Wednesday 12 March 2008

How I became an ex-millionaire

Over the past two years I became a millionaire (on 6 Dec 2006 my Net Worth first went over A$1 million), was a millionaire all through 2007 (my NW peak at $1.184m on 20 jun 2007 and at $1.199m on 1 Nov 2007), and yesterday my estimated NW dropped below A$1m again. Today the stock market is up around 4%, so I'm probably a millionaire again!

If nothing else the past two years have proven some of fundamental truisms of investing:
1. Booms end in a bust
2. When people say "this time it's different", it isn't
3. Diversification helps smooth portfolio returns, but isn't a panacea.
4. Markets tend to revert to the mean
5. Never let tax considerations influence fundamental decisions about asset allocation

During 2006 the stock market was booming and the Sydney property market was still in a slump. At that time I was bemoaning the fact that my portfolio was overweight (around 50%) in real estate compared to what I'd like my allocation to be (around 35%), but with the high transaction costs of selling real estate the only way to realistically adjust with portfolio asset allocation was to borrow some funds against my real estate equity using a HELOC and invest additional funds in the stock market. Now that the market has slumped and Sydney property is making some modest gains I'm glad to be "overweight" in real estate.

Back when the stock market continued it's bull run into 2007 I decided to buy some "insurance" by purchasing some Index Put Options with an expiry date in Dec 2007. These were "out of the money" throughout 2007, but did appreciate in value somewhat during the market slump in July 2007, only to lose value as the market recovered later in the year and expired with no value in December. I had intended to buy some new Index Put Options in December 2007, but never made more than a cursory investigation into the available options, and, not finding any suitable ones with a reasonable price, delayed taking any action while I considered alternative methods of insuring against a bear market, such as short selling Index CFDs or ETF shares. In the end I took no action, and decided it that I'd "missed the boat" when the market corrected 5%-10% in early January. *Bad Move*! If I'd only "rolled over" my Index Put Options into a new series that had a Sep or Dec 2008 expiration date back in December, I'd have preserved around $150K of my Net Worth and would now be in a position to use the gains realised on the Put Options to buy into the market at the current low levels. Instead I've lost a significant percentage of my Net Worth, I have no free cash available to invest in the stock market at the current attractive prices, and my margin loan accounts are getting close to margin call levels of gearing!

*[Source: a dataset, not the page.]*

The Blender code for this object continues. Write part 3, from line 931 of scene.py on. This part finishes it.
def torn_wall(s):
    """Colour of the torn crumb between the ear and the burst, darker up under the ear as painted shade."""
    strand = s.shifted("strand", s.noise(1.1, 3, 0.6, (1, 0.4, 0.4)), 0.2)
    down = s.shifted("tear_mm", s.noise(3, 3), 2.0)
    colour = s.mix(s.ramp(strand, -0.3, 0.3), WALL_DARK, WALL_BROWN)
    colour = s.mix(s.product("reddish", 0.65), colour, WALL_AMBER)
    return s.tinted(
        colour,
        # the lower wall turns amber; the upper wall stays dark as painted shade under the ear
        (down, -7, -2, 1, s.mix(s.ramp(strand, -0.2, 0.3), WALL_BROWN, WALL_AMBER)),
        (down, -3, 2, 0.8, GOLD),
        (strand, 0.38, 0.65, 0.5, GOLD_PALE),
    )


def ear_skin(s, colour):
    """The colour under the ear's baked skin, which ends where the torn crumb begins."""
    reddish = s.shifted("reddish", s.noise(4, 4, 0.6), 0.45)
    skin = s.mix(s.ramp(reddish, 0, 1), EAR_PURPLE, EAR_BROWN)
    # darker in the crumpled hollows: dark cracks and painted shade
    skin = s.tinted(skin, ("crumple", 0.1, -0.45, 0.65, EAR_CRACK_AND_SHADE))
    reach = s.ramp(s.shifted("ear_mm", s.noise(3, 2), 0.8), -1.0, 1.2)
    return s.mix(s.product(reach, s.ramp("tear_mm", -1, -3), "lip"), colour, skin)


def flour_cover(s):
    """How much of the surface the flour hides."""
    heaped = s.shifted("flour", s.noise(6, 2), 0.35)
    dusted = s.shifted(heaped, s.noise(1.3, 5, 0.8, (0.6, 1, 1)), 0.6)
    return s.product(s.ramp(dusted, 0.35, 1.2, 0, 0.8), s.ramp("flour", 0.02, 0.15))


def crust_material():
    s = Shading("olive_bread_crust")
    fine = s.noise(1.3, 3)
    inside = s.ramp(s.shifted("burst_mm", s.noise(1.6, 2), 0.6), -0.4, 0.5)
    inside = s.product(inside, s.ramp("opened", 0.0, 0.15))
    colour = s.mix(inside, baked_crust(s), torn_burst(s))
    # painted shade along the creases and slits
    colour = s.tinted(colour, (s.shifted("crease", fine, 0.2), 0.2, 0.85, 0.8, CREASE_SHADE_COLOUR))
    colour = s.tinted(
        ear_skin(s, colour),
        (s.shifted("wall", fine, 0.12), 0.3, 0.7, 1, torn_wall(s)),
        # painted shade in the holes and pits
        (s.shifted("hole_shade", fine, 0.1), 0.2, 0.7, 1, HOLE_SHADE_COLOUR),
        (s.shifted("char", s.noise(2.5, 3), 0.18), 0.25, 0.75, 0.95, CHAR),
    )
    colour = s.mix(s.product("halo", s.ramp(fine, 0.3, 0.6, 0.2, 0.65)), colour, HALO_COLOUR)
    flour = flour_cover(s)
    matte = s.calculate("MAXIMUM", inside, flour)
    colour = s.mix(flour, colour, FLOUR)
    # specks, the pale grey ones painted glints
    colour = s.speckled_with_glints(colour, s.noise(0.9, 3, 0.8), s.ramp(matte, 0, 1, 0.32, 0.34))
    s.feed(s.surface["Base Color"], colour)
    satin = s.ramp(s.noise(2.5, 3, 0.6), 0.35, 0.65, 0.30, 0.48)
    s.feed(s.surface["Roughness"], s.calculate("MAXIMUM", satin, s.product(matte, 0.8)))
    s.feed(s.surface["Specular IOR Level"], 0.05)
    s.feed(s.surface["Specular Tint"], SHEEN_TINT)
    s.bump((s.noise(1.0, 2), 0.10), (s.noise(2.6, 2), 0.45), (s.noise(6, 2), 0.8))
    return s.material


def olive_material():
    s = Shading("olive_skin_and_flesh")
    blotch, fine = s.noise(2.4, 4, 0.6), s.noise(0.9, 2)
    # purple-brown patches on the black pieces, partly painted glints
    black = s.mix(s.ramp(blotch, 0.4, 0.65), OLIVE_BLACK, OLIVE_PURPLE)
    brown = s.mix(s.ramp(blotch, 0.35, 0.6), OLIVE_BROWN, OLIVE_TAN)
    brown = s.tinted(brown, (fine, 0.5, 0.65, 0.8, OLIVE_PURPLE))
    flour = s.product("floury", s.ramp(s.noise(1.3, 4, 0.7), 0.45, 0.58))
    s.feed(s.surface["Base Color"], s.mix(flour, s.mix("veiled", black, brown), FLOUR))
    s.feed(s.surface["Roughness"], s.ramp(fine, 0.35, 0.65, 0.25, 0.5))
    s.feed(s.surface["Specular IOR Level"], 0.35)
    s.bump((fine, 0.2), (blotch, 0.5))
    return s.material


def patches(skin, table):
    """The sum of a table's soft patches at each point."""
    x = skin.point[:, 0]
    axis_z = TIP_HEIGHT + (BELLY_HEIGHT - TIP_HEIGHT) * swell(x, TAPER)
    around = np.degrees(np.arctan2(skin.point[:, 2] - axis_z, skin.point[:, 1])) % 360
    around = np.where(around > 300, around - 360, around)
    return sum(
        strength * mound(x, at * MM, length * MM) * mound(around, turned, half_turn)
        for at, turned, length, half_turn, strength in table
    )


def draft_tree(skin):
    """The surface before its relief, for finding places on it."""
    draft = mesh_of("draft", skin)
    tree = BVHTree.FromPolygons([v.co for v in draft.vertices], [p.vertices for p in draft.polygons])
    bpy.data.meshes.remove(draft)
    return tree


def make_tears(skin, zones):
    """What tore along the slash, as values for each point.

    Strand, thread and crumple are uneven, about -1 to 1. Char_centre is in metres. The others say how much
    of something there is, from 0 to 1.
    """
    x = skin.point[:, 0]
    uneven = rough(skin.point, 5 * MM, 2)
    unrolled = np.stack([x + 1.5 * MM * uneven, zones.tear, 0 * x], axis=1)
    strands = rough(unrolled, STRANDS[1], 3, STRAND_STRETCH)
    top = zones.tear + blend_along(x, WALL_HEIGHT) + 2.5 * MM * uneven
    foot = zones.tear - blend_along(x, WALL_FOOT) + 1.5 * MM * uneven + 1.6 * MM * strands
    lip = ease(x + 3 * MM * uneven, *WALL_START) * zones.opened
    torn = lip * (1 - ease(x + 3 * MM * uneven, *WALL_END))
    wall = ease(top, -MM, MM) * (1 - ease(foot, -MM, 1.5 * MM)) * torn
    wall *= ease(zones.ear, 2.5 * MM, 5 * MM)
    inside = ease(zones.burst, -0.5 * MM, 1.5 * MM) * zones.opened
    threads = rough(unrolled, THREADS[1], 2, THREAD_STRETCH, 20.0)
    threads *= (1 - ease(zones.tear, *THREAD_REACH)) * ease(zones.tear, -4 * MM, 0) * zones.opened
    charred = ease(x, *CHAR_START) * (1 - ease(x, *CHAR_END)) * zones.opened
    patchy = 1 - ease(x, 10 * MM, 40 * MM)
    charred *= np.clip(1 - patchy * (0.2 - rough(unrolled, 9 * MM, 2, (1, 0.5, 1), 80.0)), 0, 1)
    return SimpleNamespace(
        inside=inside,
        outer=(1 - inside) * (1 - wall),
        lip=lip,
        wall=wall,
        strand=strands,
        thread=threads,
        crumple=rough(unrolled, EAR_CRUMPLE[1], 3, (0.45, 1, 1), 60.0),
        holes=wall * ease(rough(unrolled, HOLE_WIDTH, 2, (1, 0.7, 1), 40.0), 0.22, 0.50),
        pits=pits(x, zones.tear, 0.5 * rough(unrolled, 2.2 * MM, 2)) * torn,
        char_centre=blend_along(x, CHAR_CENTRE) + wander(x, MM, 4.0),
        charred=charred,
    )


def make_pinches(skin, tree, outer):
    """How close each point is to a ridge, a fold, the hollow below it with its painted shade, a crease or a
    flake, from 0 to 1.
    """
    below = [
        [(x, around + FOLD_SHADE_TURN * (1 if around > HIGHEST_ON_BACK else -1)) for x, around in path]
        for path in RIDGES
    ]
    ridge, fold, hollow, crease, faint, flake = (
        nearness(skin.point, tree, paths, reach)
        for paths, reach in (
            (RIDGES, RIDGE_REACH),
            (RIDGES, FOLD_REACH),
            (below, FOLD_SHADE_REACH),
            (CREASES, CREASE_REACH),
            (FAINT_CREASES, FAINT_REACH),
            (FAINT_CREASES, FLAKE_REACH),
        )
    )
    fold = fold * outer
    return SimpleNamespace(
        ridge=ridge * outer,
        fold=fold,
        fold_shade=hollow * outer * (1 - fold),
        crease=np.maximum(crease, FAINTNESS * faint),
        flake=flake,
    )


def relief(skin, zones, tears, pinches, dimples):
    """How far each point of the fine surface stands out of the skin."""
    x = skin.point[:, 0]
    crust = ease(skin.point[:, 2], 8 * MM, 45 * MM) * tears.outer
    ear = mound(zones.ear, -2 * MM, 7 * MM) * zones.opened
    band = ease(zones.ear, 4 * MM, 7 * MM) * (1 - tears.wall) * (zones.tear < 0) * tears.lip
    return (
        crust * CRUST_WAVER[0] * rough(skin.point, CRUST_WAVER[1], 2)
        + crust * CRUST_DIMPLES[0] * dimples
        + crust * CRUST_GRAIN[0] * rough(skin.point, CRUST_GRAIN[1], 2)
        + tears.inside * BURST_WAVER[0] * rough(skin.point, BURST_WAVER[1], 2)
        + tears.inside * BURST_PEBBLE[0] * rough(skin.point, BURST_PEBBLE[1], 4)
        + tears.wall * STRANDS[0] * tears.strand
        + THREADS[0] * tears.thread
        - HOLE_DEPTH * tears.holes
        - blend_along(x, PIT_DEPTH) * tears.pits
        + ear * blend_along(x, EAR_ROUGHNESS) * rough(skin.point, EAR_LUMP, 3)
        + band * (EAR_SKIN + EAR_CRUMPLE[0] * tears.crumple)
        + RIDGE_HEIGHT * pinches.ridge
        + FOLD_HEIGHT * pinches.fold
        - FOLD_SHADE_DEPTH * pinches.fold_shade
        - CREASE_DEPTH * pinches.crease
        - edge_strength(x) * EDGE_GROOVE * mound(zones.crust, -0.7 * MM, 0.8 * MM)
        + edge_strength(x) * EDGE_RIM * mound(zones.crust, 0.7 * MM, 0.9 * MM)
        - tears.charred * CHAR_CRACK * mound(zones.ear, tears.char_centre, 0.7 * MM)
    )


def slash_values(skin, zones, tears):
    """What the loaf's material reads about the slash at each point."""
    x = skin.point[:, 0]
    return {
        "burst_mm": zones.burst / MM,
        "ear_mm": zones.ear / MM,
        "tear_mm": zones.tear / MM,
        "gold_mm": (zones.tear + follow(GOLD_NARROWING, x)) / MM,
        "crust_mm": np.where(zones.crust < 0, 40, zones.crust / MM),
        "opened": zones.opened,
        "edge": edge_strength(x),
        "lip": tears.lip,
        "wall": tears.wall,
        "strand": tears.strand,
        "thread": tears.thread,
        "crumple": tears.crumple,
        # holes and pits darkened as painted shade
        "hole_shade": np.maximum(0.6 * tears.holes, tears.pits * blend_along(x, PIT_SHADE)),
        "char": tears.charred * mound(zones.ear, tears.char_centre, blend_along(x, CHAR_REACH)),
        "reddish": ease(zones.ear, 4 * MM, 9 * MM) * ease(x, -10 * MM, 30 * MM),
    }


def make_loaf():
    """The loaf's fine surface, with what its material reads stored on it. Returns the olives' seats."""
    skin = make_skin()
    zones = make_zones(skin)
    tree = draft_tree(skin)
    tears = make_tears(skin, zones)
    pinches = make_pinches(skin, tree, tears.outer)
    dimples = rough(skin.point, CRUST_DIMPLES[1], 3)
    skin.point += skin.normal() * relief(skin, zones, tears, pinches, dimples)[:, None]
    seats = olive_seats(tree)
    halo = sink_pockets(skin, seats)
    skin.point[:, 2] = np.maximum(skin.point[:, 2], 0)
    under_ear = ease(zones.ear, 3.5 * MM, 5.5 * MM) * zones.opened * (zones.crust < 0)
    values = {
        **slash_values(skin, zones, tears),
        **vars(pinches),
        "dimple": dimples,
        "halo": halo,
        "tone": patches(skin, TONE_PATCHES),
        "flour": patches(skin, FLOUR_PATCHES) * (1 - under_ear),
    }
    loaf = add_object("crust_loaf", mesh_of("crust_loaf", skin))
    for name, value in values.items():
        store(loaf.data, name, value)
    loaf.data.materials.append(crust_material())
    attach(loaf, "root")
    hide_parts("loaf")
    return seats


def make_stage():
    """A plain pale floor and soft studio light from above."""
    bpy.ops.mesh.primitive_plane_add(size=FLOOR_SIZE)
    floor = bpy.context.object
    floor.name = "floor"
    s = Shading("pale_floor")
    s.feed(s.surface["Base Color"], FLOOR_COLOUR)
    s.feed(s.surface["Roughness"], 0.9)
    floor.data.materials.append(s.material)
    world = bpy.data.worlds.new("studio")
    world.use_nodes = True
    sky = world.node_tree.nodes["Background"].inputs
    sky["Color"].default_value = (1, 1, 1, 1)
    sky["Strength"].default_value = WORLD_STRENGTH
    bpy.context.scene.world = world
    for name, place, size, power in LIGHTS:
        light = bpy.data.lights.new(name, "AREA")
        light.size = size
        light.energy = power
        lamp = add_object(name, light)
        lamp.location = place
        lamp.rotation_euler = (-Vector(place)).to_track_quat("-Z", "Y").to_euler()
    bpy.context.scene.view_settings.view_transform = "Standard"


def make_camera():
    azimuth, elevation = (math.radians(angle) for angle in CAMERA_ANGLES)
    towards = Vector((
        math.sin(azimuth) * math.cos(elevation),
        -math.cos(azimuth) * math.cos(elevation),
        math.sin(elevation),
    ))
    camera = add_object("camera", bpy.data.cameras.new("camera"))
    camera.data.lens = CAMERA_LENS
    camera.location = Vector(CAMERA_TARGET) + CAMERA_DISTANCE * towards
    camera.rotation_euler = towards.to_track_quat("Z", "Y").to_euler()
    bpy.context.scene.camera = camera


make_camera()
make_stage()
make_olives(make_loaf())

The other bad call I made in 2007 was to not sell off some of my stocks when they reached all-time high prices and the market seemed to be reaching "full value" AND the US sub-prime fiasco started making the headlines. I made the mistake of paying attention to pundits who were predicting that although the Australian market was getting close to "full value" it wasn't on exceptionally high p/e's and could gain another 5%-10% by mid-late 2008. Wishful thinking!

When the market has had a bull run for several years, and some fundamentally bad news comes out that doesn't appear to dent the market's confidence, you're in the situation of Wiley Coyote running in mid-air off a cliff. I should have ignored all the talk about "this time it's different" (eg. the Australian market is supported by the commodities boom, the Australian/Asian markets are uncoupled from problems in the US economy, etc. etc) and just taken some profits out of my stock portfolio. I had tax reasons to not want to realise significant capital gains during 2006/2007, but I then continued to let tax considerations influence my decision to hold onto my unrealised gains during 2007/2008 when the market was starting to get choppy.

Oh well, at this stage all I can do is hope the current situation is a milder version of 1987, when the market recovered relatively quickly from it's massive sell-off. If the situation is more like the oil-shocked, stagflationary era of the 1970's it could be quite a long time before my Net Worth regains the peaks of 2007.

Copyright Enough Wealth 2007

1 comment:

Anonymous said...

Thanks for that. I like to learn from other people's mistakes more than I do my own mistakes.